8. The music video for “War Ensemble,” the second single from Seasons in the Abyss, also fast became a Headbangers Ball favorite.
9. Among the artists who cover “War Ensemble” are metalcore mega-stars As I Lay Dying, thrashy death dealers Battlecross, pop punks Bigwig, and lounge jazz goofball Richard Cheese.
10. “Dead Skin Mask” is Slayer’s chilling exploration of the mangled mind of Ed Gein. The Wisconsin serial murderer remains notorious for mutilating his victims, keeping various body parts in his farmhouse, and even fashioning suits out of human flesh.
11. Ed Gein’s evil exploits also inspired numerous horror films, including some all-time classics on the order of Psycho (1960), The Texas Chain Saw Massacre (1974), and The Silence of the Lambs (1991).
12. Other songs about Ed Gein include “Addicted to Vaginal Skin” by Cannibal Corpse, “Nothing to Gein” by Mudvayne, “Nipple Belt” by Tad, “Plainfield” by Church of Misery, “Ed Gein” by Macabre, “Skin" by Siouxsie and the Banshees and—this is supremely weird—“Skinned” by Blind Melon.
13. In 2010, Slayer toured to celebrate 20 years of Seasons in the Abyss. When asked if he’d discovered anything new about the songs, Kerry King told SF Weekly: “You know what my funny revelation was? That I was playing the solo to ‘Dead Skin Mask’ wrong for, like, eight years. I went back and checked ... Because when that came out, I'd just gotten done working with my original guitar teacher again. So for him to make some extra money, I said ‘Dude, you should do the songbook for this and I can give you the riffs just how I wrote them.’ And most of the leads are pretty much in the ballpark. So I just glanced at one for amusement and I'm like ‘F--k!’ I was playing it a fret wrong one way or the other. I was like, ‘You dick!’ [laughs].”

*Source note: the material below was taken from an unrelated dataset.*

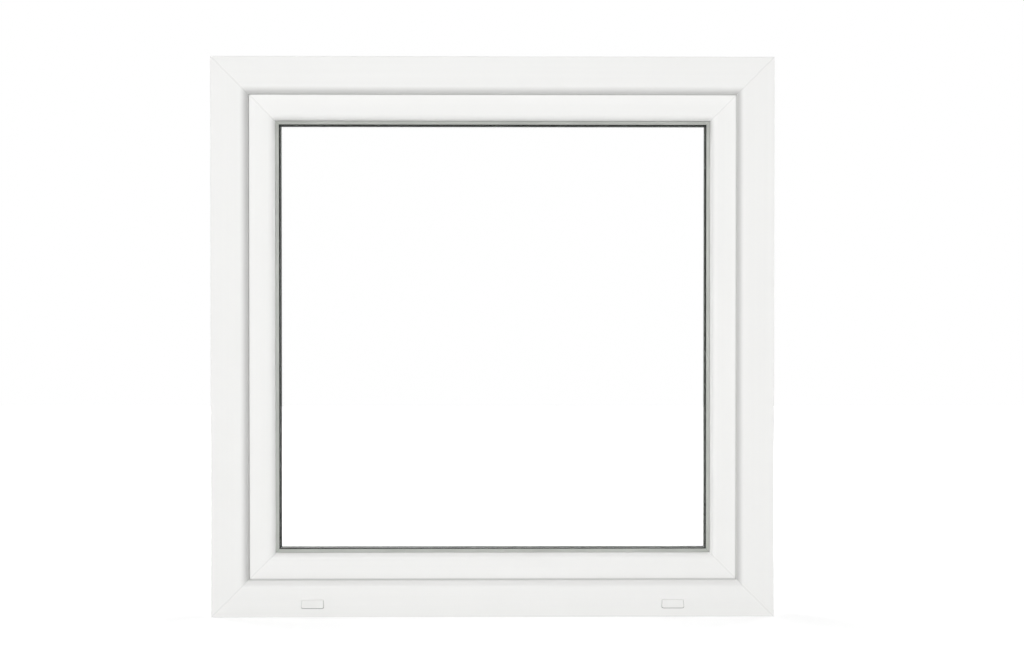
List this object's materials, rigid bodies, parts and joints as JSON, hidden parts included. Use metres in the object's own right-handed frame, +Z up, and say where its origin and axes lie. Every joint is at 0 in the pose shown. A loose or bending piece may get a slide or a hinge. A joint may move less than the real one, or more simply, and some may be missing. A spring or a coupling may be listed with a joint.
{
  "type": "tilt and turn window",
  "caption": "White plastic tilt and turn window, closed: mitred frame and sash, sealed glass unit, drain caps, handle and hinges.",
  "frame": {"origin": "on the frame's underside, at the middle of its width and of the frame's depth", "axes": "+X across the window to the hinge side, +Y from outdoors into the room, +Z up"},
  "size_m": [1, 0.1352, 0.995],
  "materials": {
    "profile_white": "smooth white plastic profile with a low sheen",
    "seal_grey": "light grey elastomer seal, matte",
    "spacer_dark": "dark spacer bar with fine perforation",
    "glass": "clear float glass",
    "cap_white": "moulded white plastic",
    "handle_white": "white powder coat on cast metal",
    "hinge_white": "white coated hinge covers",
    "pin_steel": "zinc plated steel pin"
  },
  "bodies": {
    "root": {"frame_sill": "profile_white", "frame_head": "profile_white", "frame_jamb_left": "profile_white", "frame_jamb_right": "profile_white", "sash_bottom_rail": "profile_white", "sash_top_rail": "profile_white", "sash_stile_left": "profile_white", "sash_stile_right": "profile_white", "frame_seal_bottom": "seal_grey", "frame_seal_top": "seal_grey", "frame_seal_left": "seal_grey", "frame_seal_right": "seal_grey", "sash_seal_bottom": "seal_grey", "sash_seal_top": "seal_grey", "sash_seal_left": "seal_grey", "sash_seal_right": "seal_grey", "glazing_seal_bottom": "seal_grey", "glazing_seal_top": "seal_grey", "glazing_seal_left": "seal_grey", "glazing_seal_right": "seal_grey", "glass_spacer_bottom": "spacer_dark", "glass_spacer_top": "spacer_dark", "glass_spacer_left": "spacer_dark", "glass_spacer_right": "spacer_dark", "glazing_bead_bottom": "profile_white", "glazing_bead_top": "profile_white", "glazing_bead_left": "profile_white", "glazing_bead_right": "profile_white", "bead_seal_bottom": "seal_grey", "bead_seal_top": "seal_grey", "bead_seal_left": "seal_grey", "bead_seal_right": "seal_grey", "glass_outer_pane": "glass", "glass_inner_pane": "glass", "drain_cap_left": "cap_white", "drain_cap_right": "cap_white", "handle_rosette": "handle_white", "handle_lever": "handle_white", "corner_bearing": "hinge_white", "corner_band": "hinge_white", "stay_bearing": "hinge_white", "stay_band": "hinge_white", "corner_pin": "pin_steel", "stay_pin": "pin_steel"}
  },
  "joints": []
}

14. “Born of Fire” was written as an instrumental. Kerry King came up with lyrics at the last minute that everyone liked, so it’s had words ever since.

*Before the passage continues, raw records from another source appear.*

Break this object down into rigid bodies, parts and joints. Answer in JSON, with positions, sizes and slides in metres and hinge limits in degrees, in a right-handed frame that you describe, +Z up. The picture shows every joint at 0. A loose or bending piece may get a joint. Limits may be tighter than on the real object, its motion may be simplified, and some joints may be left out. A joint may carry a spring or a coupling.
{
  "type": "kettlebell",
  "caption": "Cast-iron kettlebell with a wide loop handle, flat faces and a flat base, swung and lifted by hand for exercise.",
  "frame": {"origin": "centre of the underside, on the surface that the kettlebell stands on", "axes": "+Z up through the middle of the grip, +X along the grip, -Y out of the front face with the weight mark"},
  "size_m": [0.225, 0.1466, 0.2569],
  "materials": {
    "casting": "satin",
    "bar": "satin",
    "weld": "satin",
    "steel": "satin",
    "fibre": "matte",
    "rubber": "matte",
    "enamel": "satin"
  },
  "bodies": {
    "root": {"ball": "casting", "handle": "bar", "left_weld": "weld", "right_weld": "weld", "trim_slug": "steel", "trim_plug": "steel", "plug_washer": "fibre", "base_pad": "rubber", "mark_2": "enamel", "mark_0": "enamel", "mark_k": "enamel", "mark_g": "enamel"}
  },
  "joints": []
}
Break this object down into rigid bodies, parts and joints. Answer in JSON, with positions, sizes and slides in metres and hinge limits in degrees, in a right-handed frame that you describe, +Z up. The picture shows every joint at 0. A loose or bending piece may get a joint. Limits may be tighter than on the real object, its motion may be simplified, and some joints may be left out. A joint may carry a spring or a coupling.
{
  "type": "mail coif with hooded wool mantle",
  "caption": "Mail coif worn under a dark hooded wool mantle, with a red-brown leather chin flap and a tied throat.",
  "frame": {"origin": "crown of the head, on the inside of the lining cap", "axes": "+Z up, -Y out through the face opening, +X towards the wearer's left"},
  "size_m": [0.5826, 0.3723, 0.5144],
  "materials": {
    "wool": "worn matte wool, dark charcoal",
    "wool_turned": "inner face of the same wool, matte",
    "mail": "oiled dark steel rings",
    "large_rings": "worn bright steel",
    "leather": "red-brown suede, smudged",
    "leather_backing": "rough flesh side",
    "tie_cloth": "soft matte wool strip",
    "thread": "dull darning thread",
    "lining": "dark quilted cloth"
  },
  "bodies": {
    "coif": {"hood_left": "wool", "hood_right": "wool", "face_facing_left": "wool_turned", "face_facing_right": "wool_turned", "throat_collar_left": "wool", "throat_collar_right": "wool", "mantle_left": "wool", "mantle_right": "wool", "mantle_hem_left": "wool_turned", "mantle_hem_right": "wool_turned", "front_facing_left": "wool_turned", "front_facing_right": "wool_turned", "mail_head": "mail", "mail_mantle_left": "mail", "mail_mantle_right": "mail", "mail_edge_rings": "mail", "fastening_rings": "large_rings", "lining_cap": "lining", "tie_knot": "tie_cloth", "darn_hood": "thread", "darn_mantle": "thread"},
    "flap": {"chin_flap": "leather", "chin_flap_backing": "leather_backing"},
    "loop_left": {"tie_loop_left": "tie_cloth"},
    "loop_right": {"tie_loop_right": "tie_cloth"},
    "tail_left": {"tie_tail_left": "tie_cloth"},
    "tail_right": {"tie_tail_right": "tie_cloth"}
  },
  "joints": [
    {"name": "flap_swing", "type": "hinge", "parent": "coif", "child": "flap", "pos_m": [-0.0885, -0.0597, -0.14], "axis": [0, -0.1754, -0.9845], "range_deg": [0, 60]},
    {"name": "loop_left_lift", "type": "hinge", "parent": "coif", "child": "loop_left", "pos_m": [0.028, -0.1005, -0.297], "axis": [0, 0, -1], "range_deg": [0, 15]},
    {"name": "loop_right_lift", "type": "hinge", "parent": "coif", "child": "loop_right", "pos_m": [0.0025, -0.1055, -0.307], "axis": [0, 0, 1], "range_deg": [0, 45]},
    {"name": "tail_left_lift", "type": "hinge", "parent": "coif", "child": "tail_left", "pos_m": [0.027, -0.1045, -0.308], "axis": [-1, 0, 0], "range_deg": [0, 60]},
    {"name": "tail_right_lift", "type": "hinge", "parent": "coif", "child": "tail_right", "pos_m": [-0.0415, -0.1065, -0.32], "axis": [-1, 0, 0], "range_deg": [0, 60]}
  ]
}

15. As with “Angel of Death,” the Reign in Blood song about true-life Nazi atrocity perpetrator Dr. Josef Mengele, Seasons in the Abyss certainly explores Slayer’s interest in cosmic horrors such as eternal damnation, but it also focuses on real-life nightmares and even pressing social issues.
16. On the topic of the song “Hallowed Point,” Slayer frontman Tom Araya told Cleveland Scene: “That’s a kind of bullet—hollow points. It’s about a gun and what guns do to a body. It can turn flesh into confetti. It’s about the motivations to use a gun. People ask, ‘Is it an anti-gun song?’ No. ‘Is it a pro-gun song?’ No. Guns are dangerous. But I’m not anti-gun. I’m a gun owner.”
17. “Blood Red” is Slayer’s gore-sopped cry for freedom in support of citizens rising to stand against totalitarian regimes. “The papers and magazines were writing about Tiananmen Square and what was going on in China,” Araya said. “The picture of the guy standing in front of the tank is what [sparked] the idea for that song. And there were other things going on: They were killing people for voting in South America. I put those ideas together."
18. “Expendable Youth” directly addresses inner city gang violence. “I grew up in a gang neighborhood,” Tom Araya has pointed out, “so I had an idea of the mentality.”
19. The vocal track on “Temptation” is actually an overdub of Tom Araya singing with himself. The frontman and guitarist Kerry King had two entirely different thoughts on how the song should be sung. Araya performed both, and Rick Rubin just layered them on top of one another.
20. Kerry King remembers the “Temptation” recording process vividly, saying: “If I could sing and play, I could have attempted back-up, but I can't do that. That's pretty much why we never played that this entire time. ‘Temptation’ was never played until [the 2010] tour.”
21. Slayer promoted Seasons in the Abyss by headlining the legendary 1991 Clash of the Titans Tour.
22. Supporting Slayer on the Clash of the Titans trek, in various combinations, were Megadeth, Anthrax, Testament, Suicidal Tendencies, and young upstarts Alice in Chains.
23. Henkka T. Blacksmith, bassist for Finnish extreme metal maestros Children of Bodom, has declared Seasons in the Abyss to be “the best heavy metal album ever.” And who’s going to challenge Henkka T. Blacksmith on that topic?
24. The Showtime series Californication chronicles David Duchovny as author Hank Moody. The titles of his first two novels on the show are South of Heaven and Seasons in the Abyss. His third effort is named God Hates Us All, which Simon and Schuster actually published as a real book. It’s not dedicated to Slayer, but it should be.
25. In 2014, Slayer released an official Christmas card that reworked SITA’s cover art with a Santa Claus motif and declared: “Seasons Greetings… In the Abyss.”